# Start of Available data
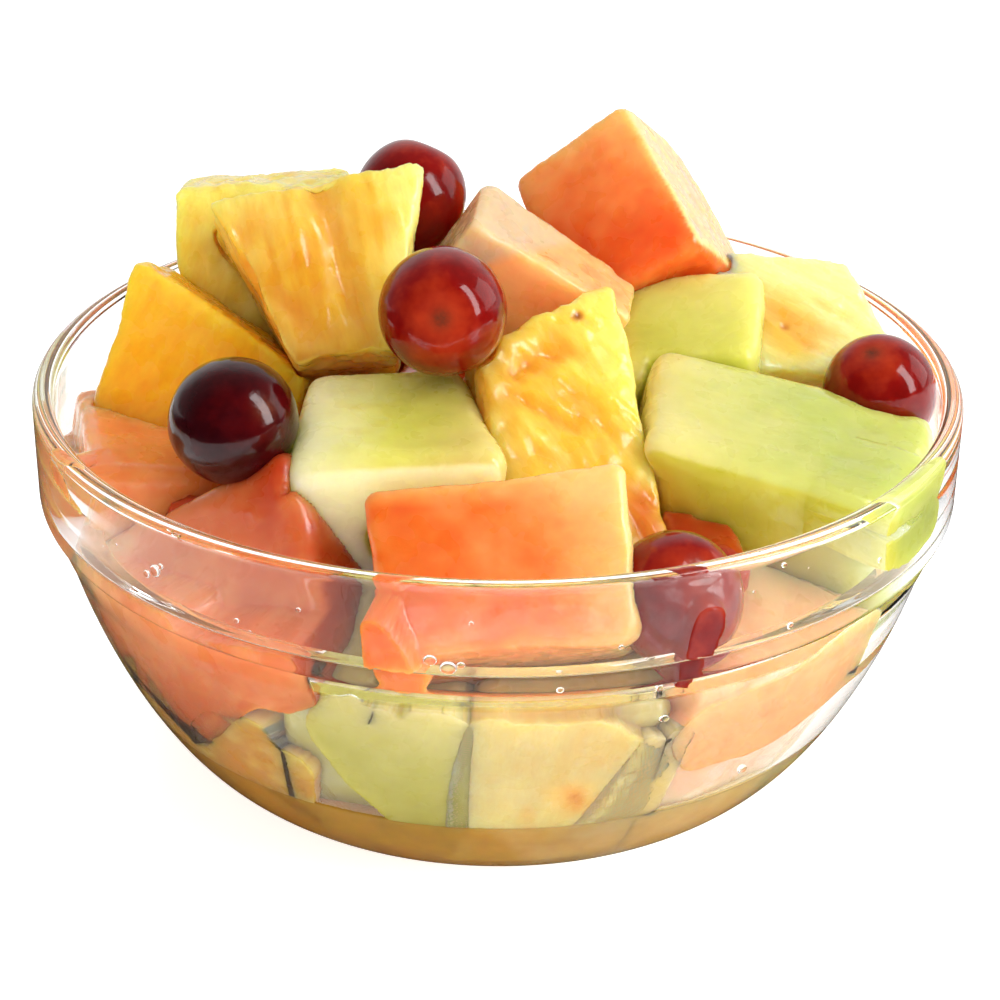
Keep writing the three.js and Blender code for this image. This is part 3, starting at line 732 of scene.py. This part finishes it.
# End of Available data
# Start of Available data
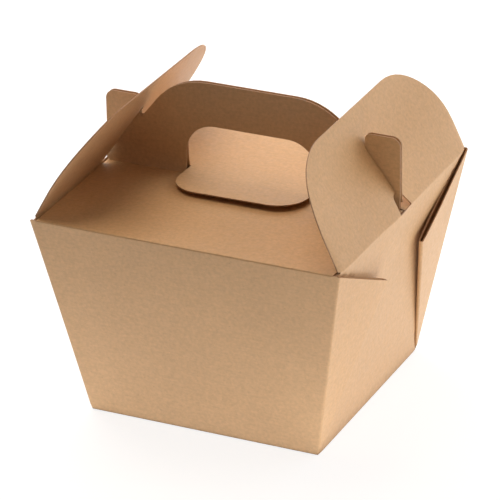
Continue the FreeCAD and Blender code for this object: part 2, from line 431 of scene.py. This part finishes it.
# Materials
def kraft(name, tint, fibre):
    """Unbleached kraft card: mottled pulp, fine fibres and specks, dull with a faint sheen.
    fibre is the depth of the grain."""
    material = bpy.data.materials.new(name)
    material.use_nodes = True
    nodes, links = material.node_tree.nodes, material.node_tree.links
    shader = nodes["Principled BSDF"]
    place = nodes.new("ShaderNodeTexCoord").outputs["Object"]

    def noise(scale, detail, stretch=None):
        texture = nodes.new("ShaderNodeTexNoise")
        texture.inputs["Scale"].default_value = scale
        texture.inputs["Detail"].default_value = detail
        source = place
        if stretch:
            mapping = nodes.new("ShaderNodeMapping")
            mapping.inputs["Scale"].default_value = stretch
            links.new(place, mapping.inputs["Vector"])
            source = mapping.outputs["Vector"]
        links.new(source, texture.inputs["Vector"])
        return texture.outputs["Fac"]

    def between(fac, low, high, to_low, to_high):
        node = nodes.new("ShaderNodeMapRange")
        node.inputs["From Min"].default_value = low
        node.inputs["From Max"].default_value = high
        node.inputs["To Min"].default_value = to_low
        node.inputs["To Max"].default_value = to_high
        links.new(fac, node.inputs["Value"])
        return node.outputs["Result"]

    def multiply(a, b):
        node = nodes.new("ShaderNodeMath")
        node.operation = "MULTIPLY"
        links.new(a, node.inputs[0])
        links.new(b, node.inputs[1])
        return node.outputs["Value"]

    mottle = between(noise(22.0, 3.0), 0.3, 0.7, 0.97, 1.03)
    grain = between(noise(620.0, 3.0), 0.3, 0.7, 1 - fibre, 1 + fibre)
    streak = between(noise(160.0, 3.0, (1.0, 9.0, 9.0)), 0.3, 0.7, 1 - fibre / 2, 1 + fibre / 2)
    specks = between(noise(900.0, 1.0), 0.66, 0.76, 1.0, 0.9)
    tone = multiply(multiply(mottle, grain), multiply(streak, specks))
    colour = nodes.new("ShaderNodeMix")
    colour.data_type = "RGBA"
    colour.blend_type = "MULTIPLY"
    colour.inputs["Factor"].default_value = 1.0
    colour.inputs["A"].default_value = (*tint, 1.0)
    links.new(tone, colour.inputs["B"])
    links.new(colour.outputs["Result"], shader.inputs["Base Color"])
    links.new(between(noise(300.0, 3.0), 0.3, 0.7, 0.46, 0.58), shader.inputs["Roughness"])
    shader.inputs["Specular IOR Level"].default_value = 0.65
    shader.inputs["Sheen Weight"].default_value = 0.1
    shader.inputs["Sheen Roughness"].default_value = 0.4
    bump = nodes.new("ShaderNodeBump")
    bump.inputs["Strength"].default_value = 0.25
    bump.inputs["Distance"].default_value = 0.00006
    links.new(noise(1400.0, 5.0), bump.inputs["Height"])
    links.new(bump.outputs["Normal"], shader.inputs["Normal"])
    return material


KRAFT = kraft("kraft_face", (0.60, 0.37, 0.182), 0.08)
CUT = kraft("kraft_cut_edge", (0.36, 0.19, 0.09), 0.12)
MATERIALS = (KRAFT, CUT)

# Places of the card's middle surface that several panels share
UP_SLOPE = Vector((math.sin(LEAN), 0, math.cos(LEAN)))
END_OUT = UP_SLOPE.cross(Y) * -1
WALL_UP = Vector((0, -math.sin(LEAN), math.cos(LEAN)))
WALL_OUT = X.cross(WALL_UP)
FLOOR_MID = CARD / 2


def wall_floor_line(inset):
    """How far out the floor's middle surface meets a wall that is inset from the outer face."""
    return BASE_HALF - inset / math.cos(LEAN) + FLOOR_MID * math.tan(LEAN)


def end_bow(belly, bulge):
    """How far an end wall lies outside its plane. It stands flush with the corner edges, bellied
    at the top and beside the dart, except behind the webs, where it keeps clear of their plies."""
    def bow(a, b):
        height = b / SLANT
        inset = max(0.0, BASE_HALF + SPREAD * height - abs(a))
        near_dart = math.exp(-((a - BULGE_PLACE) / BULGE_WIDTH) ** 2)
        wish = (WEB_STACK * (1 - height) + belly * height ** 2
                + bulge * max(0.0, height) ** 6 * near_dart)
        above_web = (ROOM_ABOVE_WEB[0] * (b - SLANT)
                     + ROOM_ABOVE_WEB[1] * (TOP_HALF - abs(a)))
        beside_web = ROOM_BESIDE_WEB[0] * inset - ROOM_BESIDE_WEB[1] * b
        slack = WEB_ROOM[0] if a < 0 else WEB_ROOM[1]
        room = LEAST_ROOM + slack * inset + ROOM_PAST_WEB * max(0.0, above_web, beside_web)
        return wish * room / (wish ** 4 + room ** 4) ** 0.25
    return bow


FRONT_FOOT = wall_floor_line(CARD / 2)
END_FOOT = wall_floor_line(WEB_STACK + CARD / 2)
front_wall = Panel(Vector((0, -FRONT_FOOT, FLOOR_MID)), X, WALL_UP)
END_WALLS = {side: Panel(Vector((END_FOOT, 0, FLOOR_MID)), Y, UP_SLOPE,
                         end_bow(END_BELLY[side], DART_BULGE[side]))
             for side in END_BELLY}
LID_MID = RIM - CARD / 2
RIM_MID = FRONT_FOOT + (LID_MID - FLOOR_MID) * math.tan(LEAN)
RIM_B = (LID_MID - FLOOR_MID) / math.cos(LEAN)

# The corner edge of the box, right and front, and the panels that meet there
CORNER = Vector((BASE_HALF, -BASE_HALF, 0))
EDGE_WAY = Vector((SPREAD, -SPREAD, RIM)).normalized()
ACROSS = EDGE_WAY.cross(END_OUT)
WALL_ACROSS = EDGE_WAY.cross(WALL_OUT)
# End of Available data
**The exercise**.
Go through the records above, find every line with the word "part", and list those lines.

**Task response**.
Keep writing the three.js and Blender code for this image. This is part 3, starting at line 732 of scene.py. This part finishes it.
Continue the FreeCAD and Blender code for this object: part 2, from line 431 of scene.py. This part finishes it.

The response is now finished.